Q1.1 The angle of elevation is measured ____________ from the horizontal. The angle of depression is measured ____________ from the horizontal.

Q1.2 When the horizontal lines at A (below) and B (above) are parallel, the angle of depression from B to A equals the angle of ____________ from A to B (reason: ____________ angles).

Q1.3 In an elevation/depression triangle, the right angle is placed at the foot of the ____________ (vertical) line, not at the observer.

Stuck? Revisit lesson § Looking Up and § Looking Down. Horizontal reference line is non-negotiable.
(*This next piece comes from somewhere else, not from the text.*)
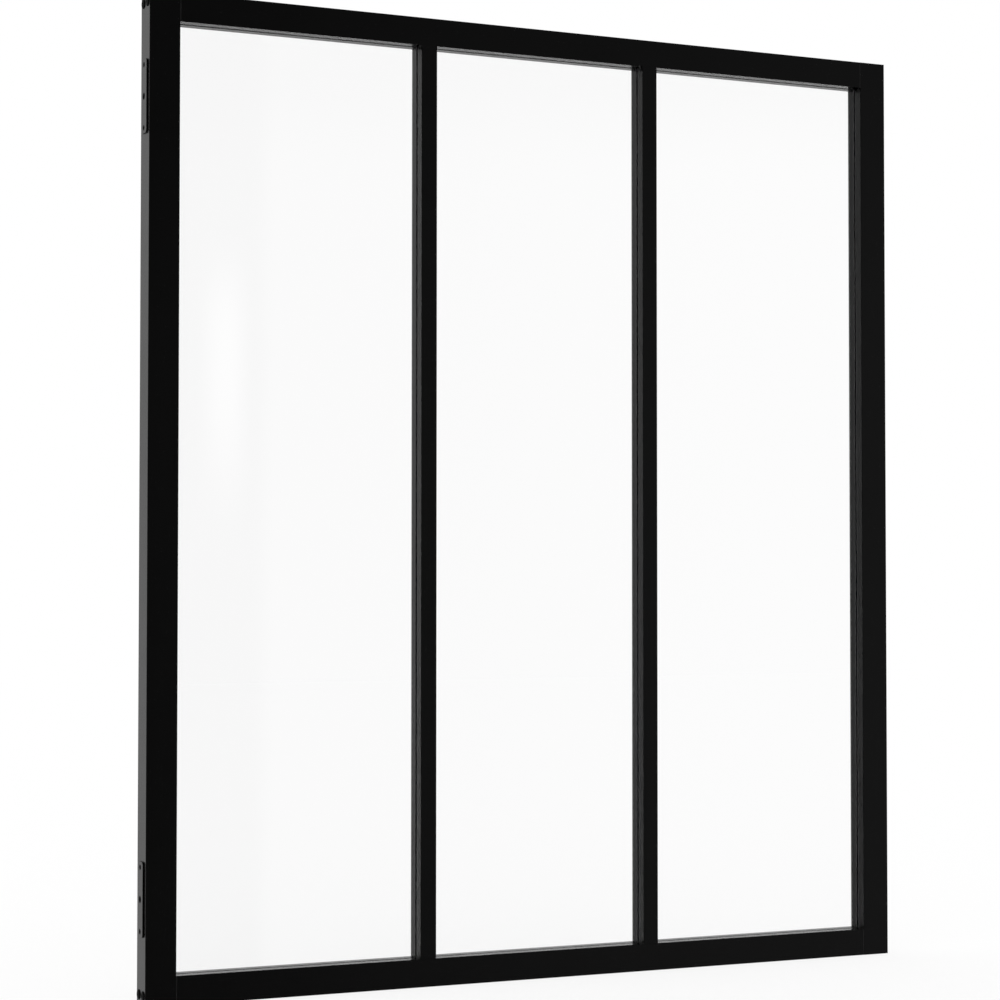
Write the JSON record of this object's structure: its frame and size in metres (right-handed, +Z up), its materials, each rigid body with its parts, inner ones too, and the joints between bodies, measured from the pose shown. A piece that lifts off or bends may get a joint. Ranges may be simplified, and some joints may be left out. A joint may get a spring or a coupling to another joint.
{
  "type": "interior glass partition",
  "caption": "Fixed interior glass partition: slim black aluminium frame with upright glazing bars, clear panes and side fixing plates.",
  "frame": {"origin": "underside of the bottom rail, at mid-width and mid-depth", "axes": "+Z up along the stiles, +X along the partition from the left stile to the right, -Y towards the viewer"},
  "size_m": [0.9332, 0.03, 1.08],
  "materials": {
    "painted_aluminium": "satin black powder coat",
    "painted_steel": "satin black paint",
    "black_screws": "black oxide",
    "clear_glass": "clear toughened",
    "gasket_rubber": "matt",
    "packer_plastic": "matt"
  },
  "bodies": {
    "root": {"left_stile": "painted_aluminium", "left_mullion": "painted_aluminium", "left_lower_plate": "painted_steel", "left_upper_plate": "painted_steel", "right_stile": "painted_aluminium", "right_mullion": "painted_aluminium", "right_lower_plate": "painted_steel", "right_upper_plate": "painted_steel", "bottom_rail": "painted_aluminium", "top_rail": "painted_aluminium", "left_glass": "clear_glass", "left_front_gasket": "gasket_rubber", "left_back_gasket": "gasket_rubber", "left_setting_blocks": "packer_plastic", "middle_glass": "clear_glass", "middle_front_gasket": "gasket_rubber", "middle_back_gasket": "gasket_rubber", "middle_setting_blocks": "packer_plastic", "right_glass": "clear_glass", "right_front_gasket": "gasket_rubber", "right_back_gasket": "gasket_rubber", "right_setting_blocks": "packer_plastic"}
  },
  "joints": []
}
2. Worked example, basic angle of elevation

Follow each line of working. Every step has a reason on the right.

Problem. From a point 45 m from the base of a vertical building, the angle of elevation to the top is 38°. Find the height of the building, to 2 d.p.

Step 1, Diagram and ratio.

A = 45 m (horizontal), O = h (height), angle 38°. Use tan θ = O ÷ A.

Reason: no hypotenuse involved → tan; horizontal A, vertical O.

Step 2, Rearrange.

h = 45 × tan 38°

Reason: unknown in numerator; multiply both sides by 45.

Step 3, Evaluate.

h = 45 × 0.7813... ≈ 35.16 m

Reason: tan 38° ≈ 0.7813; round to 2 d.p.

Conclusion. The building height is 35.16 m.

3. Faded example, angle of depression (use equal angles)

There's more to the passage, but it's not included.